While our proposed method has shown good performance in diverse binary image sets, we should note that it may still have a slight prediction error in the recovery image when the embedding rate is high, although the error of our proposed scheme has been validated to be lower than that of other methods. In the case of prediction error, we have two solutions for lossless recovery. First, we do not use NPB to embed additional data. It can be seen from our method that the prediction error generally appears in the recovery process of NPB. Therefore, although not using NPB will lose part of the embedding rate, the bigger advantage is that its prediction error will be greatly reduced. Second, before the embedding process, we calculate whether the prediction results will produce errors. These NPBs which will not cause errors will be used to embed additional data, and the positions of these blocks will be embedded in the image as auxiliary information.

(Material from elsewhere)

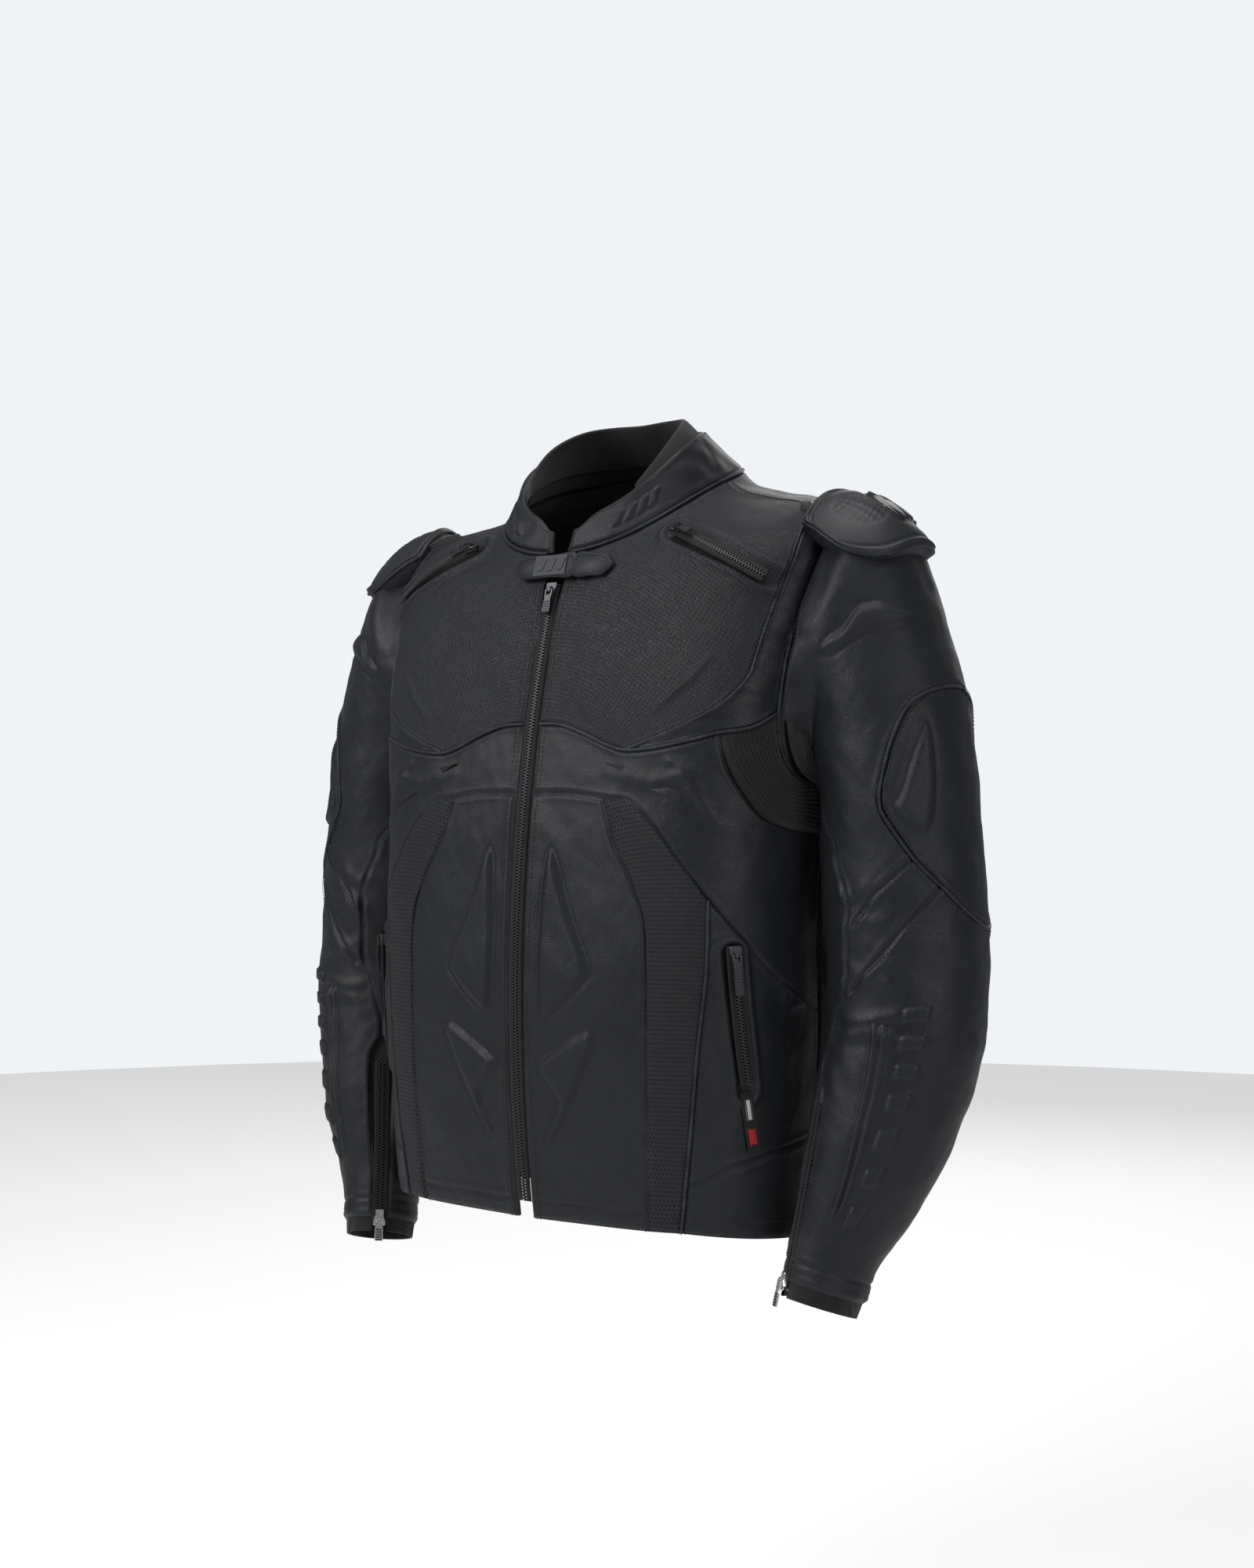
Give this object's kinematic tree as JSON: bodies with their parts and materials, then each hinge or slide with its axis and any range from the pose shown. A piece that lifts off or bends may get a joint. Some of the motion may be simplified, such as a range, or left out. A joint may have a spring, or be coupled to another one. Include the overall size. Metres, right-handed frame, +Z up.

In the future, we plan to carry our work forward in two directions. First, compared to the same block size in the proposed scheme, we try to design an adaptive segmentation mechanism for the pure color blocks. This may further add the embedding capacity due to involving less recovering pixels. Second, we plan to investigate a more accurate prediction model to further lower the prediction error. The above two issues are left as our future works.